When the truth of Christianity is reduced to a forceful objectivity, when the truth of Christianity is reduced to formulas, then such expressions of Christian truth will always miss the point.
This is especially true when it comes to a Christian knowledge of God and Jesus.
Christians should not (indeed, cannot) know God in the same way that they know mathematical formulas. Christian knowledge of God is not similar to the knowledge that 2+2=4. Christian knowledge of God is not static, it is relational. I do not know God like a formula, I know God in the same way that I know a person. This is true because God is not a theory that we can abstract, God is person-al, and we come to know God through relationship. Because such knowledge is relational it will always take place within a certain context, and that context will impact the way in which the relationship is expressed. However, this does not mean returning to a purely subjective knowledge of God. Rather, this means that Christian statements about God must be fully grounded within, and interpreted by, the biblical narrative – and the story of Jesus in particular. To say that, “God is love,” or “God is holy,” are meaningless statements without the context of relationship revealed by the biblical story and our own personal experience with God. Relational truth can never be divorced from the context in which it is revealed.
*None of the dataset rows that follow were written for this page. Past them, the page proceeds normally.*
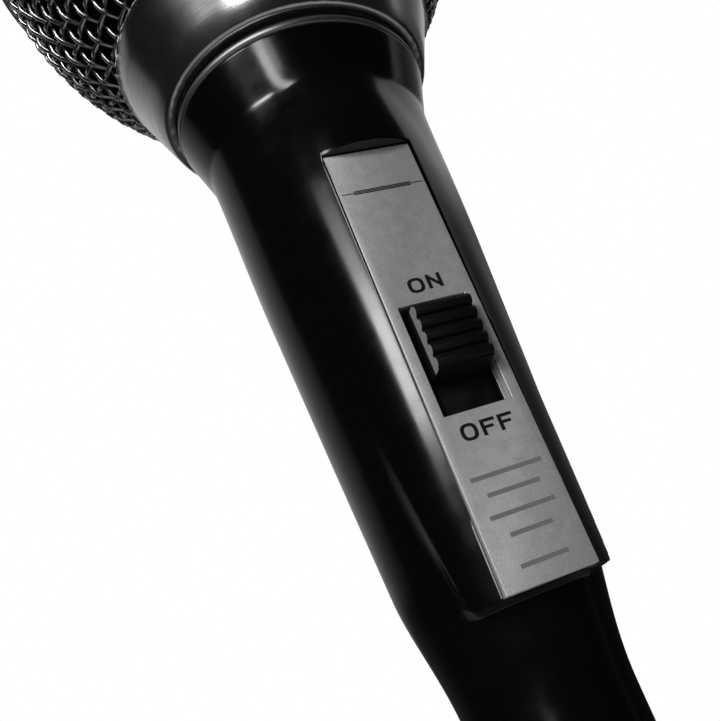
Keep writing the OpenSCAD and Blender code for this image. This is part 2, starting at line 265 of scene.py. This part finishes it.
def sharpen(mesh, degrees=35):
    """Smooth shading, broken at the edges that are sharper than the angle."""
    bm = bmesh.new()
    bm.from_mesh(mesh)
    for f in bm.faces:
        f.smooth = True
    for e in bm.edges:
        e.smooth = len(e.link_faces) == 2 and e.calc_face_angle() < math.radians(degrees)
    bm.to_mesh(mesh)
    bm.free()


def apply_modifiers(obj):
    deps = bpy.context.evaluated_depsgraph_get()
    mesh = bpy.data.meshes.new_from_object(obj.evaluated_get(deps))
    obj.modifiers.clear()
    obj.data = mesh


def cutter(name, low, high):
    """A box from its lowest and highest corner, in millimetres, used only to cut and then removed."""
    x0, y0, z0 = low
    x1, y1, z1 = high
    verts = [Vector((x, y, z)) * MM for x in (x0, x1) for y in (y0, y1) for z in (z0, z1)]
    faces = [(0, 1, 3, 2), (4, 6, 7, 5), (0, 4, 5, 1), (2, 3, 7, 6), (0, 2, 6, 4), (1, 5, 7, 3)]
    mesh = bpy.data.meshes.new(name)
    mesh.from_pydata(verts, [], faces)
    obj = bpy.data.objects.new(name, mesh)
    bpy.context.scene.collection.objects.link(obj)
    return obj


def cut(obj, boxes):
    for box in boxes:
        mod = obj.modifiers.new("cut", "BOOLEAN")
        mod.operation = "DIFFERENCE"
        mod.solver = "EXACT"
        mod.object = box
    apply_modifiers(obj)
    for box in boxes:
        bpy.data.objects.remove(box)


# ---------------------------------------------------------------- handle
GRIP_R, GRIP_TOP, CONE_TOP = 8.0, 12.0, 27.0
CREASE_Z, LIP_Z, LIP_R = 76.0, 81.6, 14.2
KEEL_Y, KEEL_Z, KEEL_R, KEEL_TOP_R = 4.9, 21.7, 8.2, 9.15
TAIL_Z, TAIL_R = -28.0, 7.4
CONE_R, CONE_Z, CONE_SLOPE = 9.9, 25, 0.056
# The cone is drawn in a little below the crease, and the neck flares out above it
RECESS, RECESS_Z, RECESS_LENGTH = 0.3, 58, 17
FLARE_SLOPE, CREASE_EASE = 0.31, 0.003
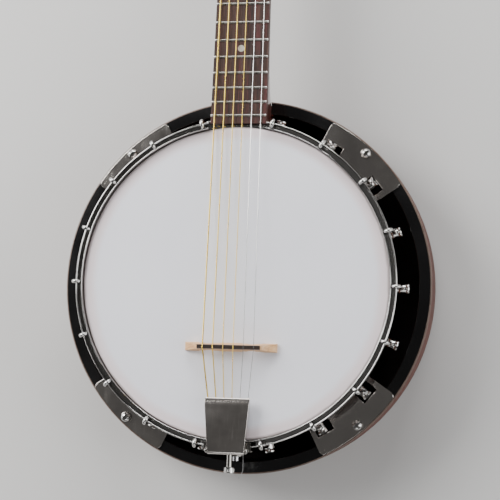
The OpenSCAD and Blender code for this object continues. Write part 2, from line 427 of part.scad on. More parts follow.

The biblical history of God's relationship with the world acts as an interpretive lens for our understanding of the meaning of such statements.
Jesus makes this point explicitly when he says, “I am the truth.” Truth takes the form of a person, and can, therefore, only be understood relationally. That means that all Christian truth claims – ethical, theological or whatever – cannot be expressed or understand through formulas alone. Instead they are contextual expressions of a relationship that should be moving into an ever deeper intimacy. Christian knowledge is never purely informative, rather, as an outworking of a relationship, it is transformative.